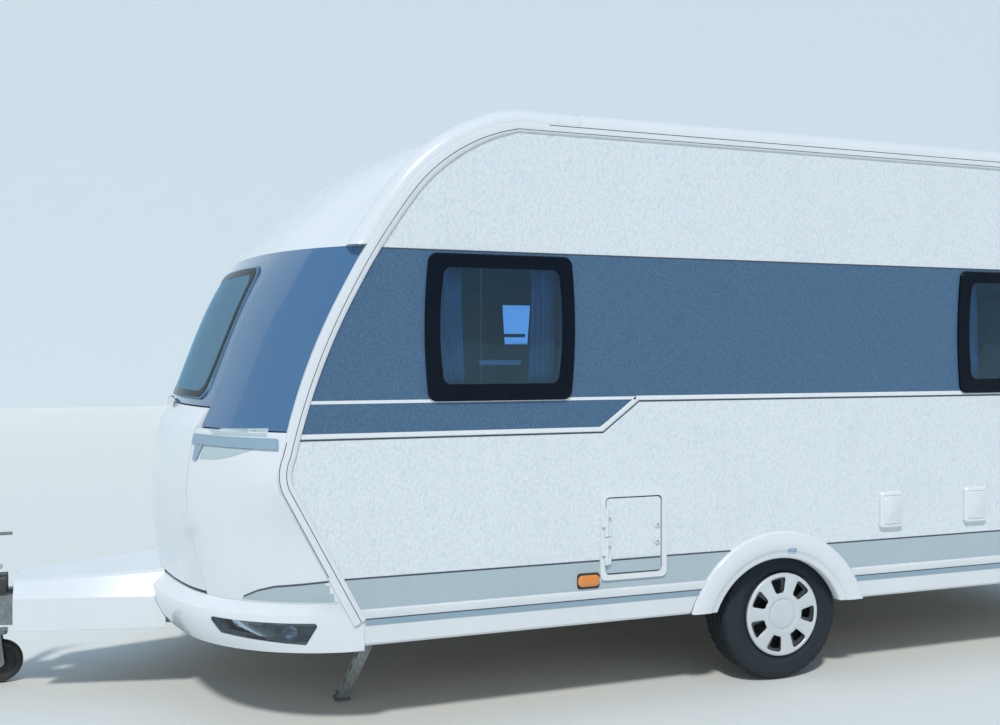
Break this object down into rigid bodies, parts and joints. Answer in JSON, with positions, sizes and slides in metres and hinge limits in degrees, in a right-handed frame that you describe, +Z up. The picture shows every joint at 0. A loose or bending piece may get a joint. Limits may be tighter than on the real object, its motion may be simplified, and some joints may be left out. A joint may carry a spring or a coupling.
{
  "type": "travel caravan",
  "caption": "Travel caravan on a single axle with a sloped front, gas locker lid, drawbar with coupling, jockey wheel, corner steadies, entrance door and side windows.",
  "frame": {"origin": "on the ground at the centre of the overall length and width", "axes": "+X to the rear of the caravan, +Y to the kerb side with the entrance door, +Z up from the ground"},
  "size_m": [6.67, 2.357, 2.634],
  "materials": {
    "white_panel": "stucco embossed white aluminium sheet over light sandwich board",
    "gloss_shell": "glossy white moulded shell",
    "white_trim": "smooth white coated aluminium section",
    "dark_glazing": "dark tinted acrylic",
    "clear_dome": "clear acrylic dome",
    "tyre": "black road tyre",
    "black_rubber": "black rubber",
    "wheel_cover": "silver painted wheel cover on a steel rim",
    "black_steel": "black coated steel",
    "zinc_steel": "dull zinc coated steel",
    "wood_board": "light wood board",
    "seat_fabric": "woven seat fabric",
    "curtain_fabric": "pleated pale curtain",
    "white_plastic": "white plastic",
    "lamp_lens": "clear lamp lens",
    "red_lens": "red lamp lens",
    "amber_lens": "amber marker lens"
  },
  "bodies": {
    "caravan": {"axle": "zinc_steel", "cassette_box": "wood_board", "chassis_frame": "zinc_steel", "corner_panels": "gloss_shell", "coupling_head": "black_steel", "curtain_rails": "white_plastic", "curtains": "curtain_fabric", "cushions": "seat_fabric", "drawbar_cover": "gloss_shell", "edge_trims": "white_trim", "floor": "wood_board", "front_bumper": "gloss_shell", "front_cheeks": "gloss_shell", "front_lamps": "lamp_lens", "front_window": "dark_glazing", "front_window_surround": "gloss_shell", "furniture": "wood_board", "handbrake_lever": "black_steel", "hatch_frames": "white_plastic", "inlet_covers": "white_plastic", "jockey_post": "zinc_steel", "locker_bulkhead": "wood_board", "overrun_housing": "black_steel", "rear_bumper": "gloss_shell", "rear_lamps": "red_lens", "rear_wall": "white_panel", "rear_window": "dark_glazing", "roof": "white_panel", "roof_nose": "gloss_shell", "rooflights": "clear_dome", "shaft_gaiter": "black_rubber", "side_markers": "amber_lens", "side_wall_left": "white_panel", "side_wall_right": "white_panel", "skirts": "white_trim", "steady_brackets": "zinc_steel", "waist_strips": "gloss_shell", "wheel_arches": "gloss_shell", "wheel_boxes": "white_plastic", "windows_left": "dark_glazing", "windows_right": "dark_glazing"},
    "wheel_left": {"tyre_left": "tyre", "rim_left": "wheel_cover"},
    "wheel_right": {"tyre_right": "tyre", "rim_right": "wheel_cover"},
    "entrance_door_leaf": {"entrance_door": "white_panel", "door_window": "dark_glazing"},
    "service_hatch_leaf": {"service_hatch": "white_panel"},
    "cassette_hatch_leaf": {"cassette_hatch": "white_panel"},
    "gas_locker_leaf": {"gas_locker_lid": "gloss_shell"},
    "jockey_caster": {"jockey_fork": "zinc_steel"},
    "jockey_roller": {"jockey_wheel": "black_rubber"},
    "steady_front_left_leg": {"steady_front_left": "zinc_steel"},
    "steady_front_right_leg": {"steady_front_right": "zinc_steel"},
    "steady_rear_left_leg": {"steady_rear_left": "zinc_steel"},
    "steady_rear_right_leg": {"steady_rear_right": "zinc_steel"}
  },
  "joints": [
    {"name": "wheel_left_spin", "type": "hinge", "parent": "caravan", "child": "wheel_left", "pos_m": [0.675, -0.997, 0.312], "axis": [0, 1, 0], "continuous": true},
    {"name": "wheel_right_spin", "type": "hinge", "parent": "caravan", "child": "wheel_right", "pos_m": [0.675, 0.997, 0.312], "axis": [0, 1, 0], "continuous": true},
    {"name": "entrance_door_hinge", "type": "hinge", "parent": "caravan", "child": "entrance_door_leaf", "pos_m": [-0.697, 1.1675, 1.37], "axis": [0, 0, 1], "range_deg": [0, 170]},
    {"name": "service_hatch_hinge", "type": "hinge", "parent": "caravan", "child": "service_hatch_leaf", "pos_m": [-0.282, -1.1695, 0.75], "axis": [0, 0, -1], "range_deg": [0, 115]},
    {"name": "cassette_hatch_hinge", "type": "hinge", "parent": "caravan", "child": "cassette_hatch_leaf", "pos_m": [1.585, 1.1695, 0.728], "axis": [0, 0, 1], "range_deg": [0, 115]},
    {"name": "gas_locker_hinge", "type": "hinge", "parent": "caravan", "child": "gas_locker_leaf", "pos_m": [-2.041, 0, 1.331], "axis": [0, 1, 0], "range_deg": [0, 80]},
    {"name": "jockey_swivel", "type": "hinge", "parent": "caravan", "child": "jockey_caster", "pos_m": [-2.86, 0.14, 0.2], "axis": [0, 0, 1], "continuous": true},
    {"name": "jockey_wheel_spin", "type": "hinge", "parent": "jockey_caster", "child": "jockey_roller", "pos_m": [-2.805, 0.14, 0.1], "axis": [0, 1, 0], "continuous": true},
    {"name": "steady_front_left_pivot", "type": "hinge", "parent": "caravan", "child": "steady_front_left_leg", "pos_m": [-1.19, -0.64, 0.306], "axis": [0, 1, 0], "range_deg": [0, 60]},
    {"name": "steady_front_right_pivot", "type": "hinge", "parent": "caravan", "child": "steady_front_right_leg", "pos_m": [-1.19, 0.64, 0.306], "axis": [0, 1, 0], "range_deg": [0, 60]},
    {"name": "steady_rear_left_pivot", "type": "hinge", "parent": "caravan", "child": "steady_rear_left_leg", "pos_m": [2.9, -0.64, 0.306], "axis": [0, -1, 0], "range_deg": [0, 60]},
    {"name": "steady_rear_right_pivot", "type": "hinge", "parent": "caravan", "child": "steady_rear_right_leg", "pos_m": [2.9, 0.64, 0.306], "axis": [0, -1, 0], "range_deg": [0, 60]}
  ]
}
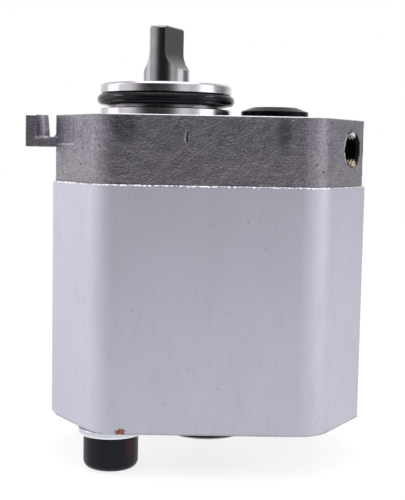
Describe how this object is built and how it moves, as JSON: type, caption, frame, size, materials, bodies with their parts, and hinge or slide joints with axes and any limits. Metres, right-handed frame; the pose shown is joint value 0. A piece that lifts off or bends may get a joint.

__________

Please repeat the material above, word for word and in full.

■ **Solution for this task**:
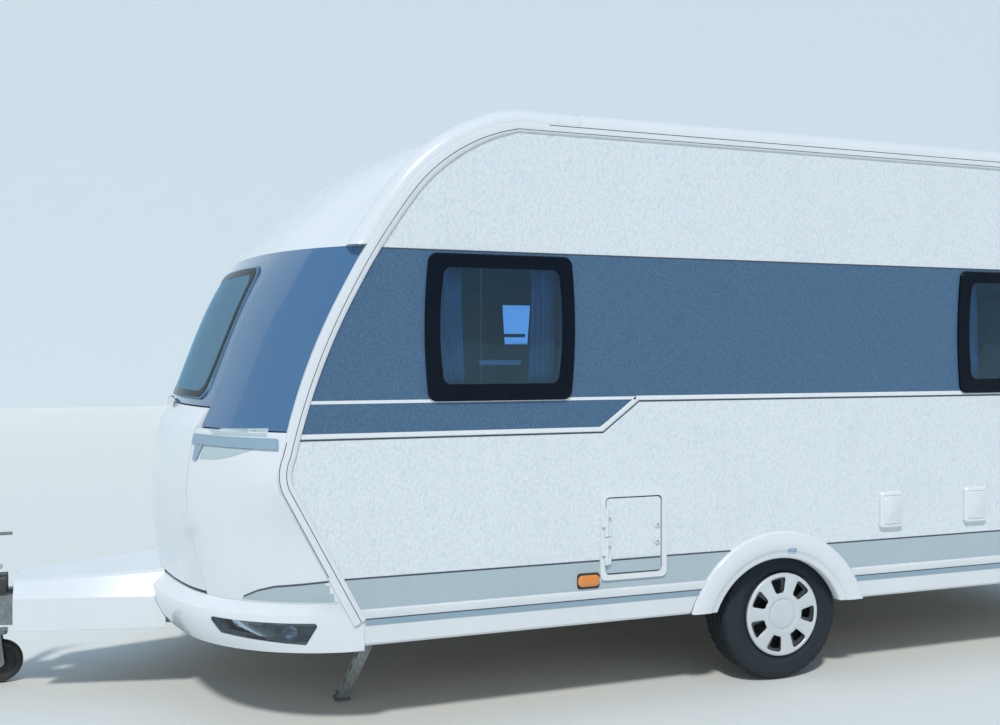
Break this object down into rigid bodies, parts and joints. Answer in JSON, with positions, sizes and slides in metres and hinge limits in degrees, in a right-handed frame that you describe, +Z up. The picture shows every joint at 0. A loose or bending piece may get a joint. Limits may be tighter than on the real object, its motion may be simplified, and some joints may be left out. A joint may carry a spring or a coupling.
{
  "type": "travel caravan",
  "caption": "Travel caravan on a single axle with a sloped front, gas locker lid, drawbar with coupling, jockey wheel, corner steadies, entrance door and side windows.",
  "frame": {"origin": "on the ground at the centre of the overall length and width", "axes": "+X to the rear of the caravan, +Y to the kerb side with the entrance door, +Z up from the ground"},
  "size_m": [6.67, 2.357, 2.634],
  "materials": {
    "white_panel": "stucco embossed white aluminium sheet over light sandwich board",
    "gloss_shell": "glossy white moulded shell",
    "white_trim": "smooth white coated aluminium section",
    "dark_glazing": "dark tinted acrylic",
    "clear_dome": "clear acrylic dome",
    "tyre": "black road tyre",
    "black_rubber": "black rubber",
    "wheel_cover": "silver painted wheel cover on a steel rim",
    "black_steel": "black coated steel",
    "zinc_steel": "dull zinc coated steel",
    "wood_board": "light wood board",
    "seat_fabric": "woven seat fabric",
    "curtain_fabric": "pleated pale curtain",
    "white_plastic": "white plastic",
    "lamp_lens": "clear lamp lens",
    "red_lens": "red lamp lens",
    "amber_lens": "amber marker lens"
  },
  "bodies": {
    "caravan": {"axle": "zinc_steel", "cassette_box": "wood_board", "chassis_frame": "zinc_steel", "corner_panels": "gloss_shell", "coupling_head": "black_steel", "curtain_rails": "white_plastic", "curtains": "curtain_fabric", "cushions": "seat_fabric", "drawbar_cover": "gloss_shell", "edge_trims": "white_trim", "floor": "wood_board", "front_bumper": "gloss_shell", "front_cheeks": "gloss_shell", "front_lamps": "lamp_lens", "front_window": "dark_glazing", "front_window_surround": "gloss_shell", "furniture": "wood_board", "handbrake_lever": "black_steel", "hatch_frames": "white_plastic", "inlet_covers": "white_plastic", "jockey_post": "zinc_steel", "locker_bulkhead": "wood_board", "overrun_housing": "black_steel", "rear_bumper": "gloss_shell", "rear_lamps": "red_lens", "rear_wall": "white_panel", "rear_window": "dark_glazing", "roof": "white_panel", "roof_nose": "gloss_shell", "rooflights": "clear_dome", "shaft_gaiter": "black_rubber", "side_markers": "amber_lens", "side_wall_left": "white_panel", "side_wall_right": "white_panel", "skirts": "white_trim", "steady_brackets": "zinc_steel", "waist_strips": "gloss_shell", "wheel_arches": "gloss_shell", "wheel_boxes": "white_plastic", "windows_left": "dark_glazing", "windows_right": "dark_glazing"},
    "wheel_left": {"tyre_left": "tyre", "rim_left": "wheel_cover"},
    "wheel_right": {"tyre_right": "tyre", "rim_right": "wheel_cover"},
    "entrance_door_leaf": {"entrance_door": "white_panel", "door_window": "dark_glazing"},
    "service_hatch_leaf": {"service_hatch": "white_panel"},
    "cassette_hatch_leaf": {"cassette_hatch": "white_panel"},
    "gas_locker_leaf": {"gas_locker_lid": "gloss_shell"},
    "jockey_caster": {"jockey_fork": "zinc_steel"},
    "jockey_roller": {"jockey_wheel": "black_rubber"},
    "steady_front_left_leg": {"steady_front_left": "zinc_steel"},
    "steady_front_right_leg": {"steady_front_right": "zinc_steel"},
    "steady_rear_left_leg": {"steady_rear_left": "zinc_steel"},
    "steady_rear_right_leg": {"steady_rear_right": "zinc_steel"}
  },
  "joints": [
    {"name": "wheel_left_spin", "type": "hinge", "parent": "caravan", "child": "wheel_left", "pos_m": [0.675, -0.997, 0.312], "axis": [0, 1, 0], "continuous": true},
    {"name": "wheel_right_spin", "type": "hinge", "parent": "caravan", "child": "wheel_right", "pos_m": [0.675, 0.997, 0.312], "axis": [0, 1, 0], "continuous": true},
    {"name": "entrance_door_hinge", "type": "hinge", "parent": "caravan", "child": "entrance_door_leaf", "pos_m": [-0.697, 1.1675, 1.37], "axis": [0, 0, 1], "range_deg": [0, 170]},
    {"name": "service_hatch_hinge", "type": "hinge", "parent": "caravan", "child": "service_hatch_leaf", "pos_m": [-0.282, -1.1695, 0.75], "axis": [0, 0, -1], "range_deg": [0, 115]},
    {"name": "cassette_hatch_hinge", "type": "hinge", "parent": "caravan", "child": "cassette_hatch_leaf", "pos_m": [1.585, 1.1695, 0.728], "axis": [0, 0, 1], "range_deg": [0, 115]},
    {"name": "gas_locker_hinge", "type": "hinge", "parent": "caravan", "child": "gas_locker_leaf", "pos_m": [-2.041, 0, 1.331], "axis": [0, 1, 0], "range_deg": [0, 80]},
    {"name": "jockey_swivel", "type": "hinge", "parent": "caravan", "child": "jockey_caster", "pos_m": [-2.86, 0.14, 0.2], "axis": [0, 0, 1], "continuous": true},
    {"name": "jockey_wheel_spin", "type": "hinge", "parent": "jockey_caster", "child": "jockey_roller", "pos_m": [-2.805, 0.14, 0.1], "axis": [0, 1, 0], "continuous": true},
    {"name": "steady_front_left_pivot", "type": "hinge", "parent": "caravan", "child": "steady_front_left_leg", "pos_m": [-1.19, -0.64, 0.306], "axis": [0, 1, 0], "range_deg": [0, 60]},
    {"name": "steady_front_right_pivot", "type": "hinge", "parent": "caravan", "child": "steady_front_right_leg", "pos_m": [-1.19, 0.64, 0.306], "axis": [0, 1, 0], "range_deg": [0, 60]},
    {"name": "steady_rear_left_pivot", "type": "hinge", "parent": "caravan", "child": "steady_rear_left_leg", "pos_m": [2.9, -0.64, 0.306], "axis": [0, -1, 0], "range_deg": [0, 60]},
    {"name": "steady_rear_right_pivot", "type": "hinge", "parent": "caravan", "child": "steady_rear_right_leg", "pos_m": [2.9, 0.64, 0.306], "axis": [0, -1, 0], "range_deg": [0, 60]}
  ]
}
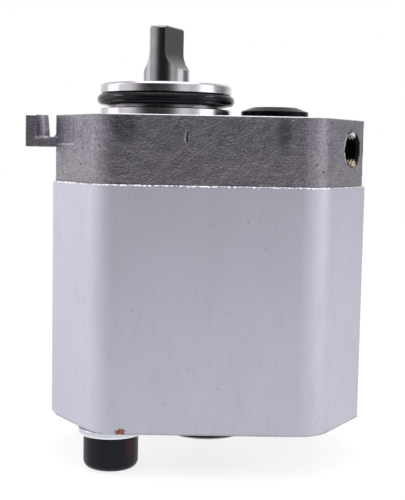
Describe how this object is built and how it moves, as JSON: type, caption, frame, size, materials, bodies with their parts, and hinge or slide joints with axes and any limits. Metres, right-handed frame; the pose shown is joint value 0. A piece that lifts off or bends may get a joint.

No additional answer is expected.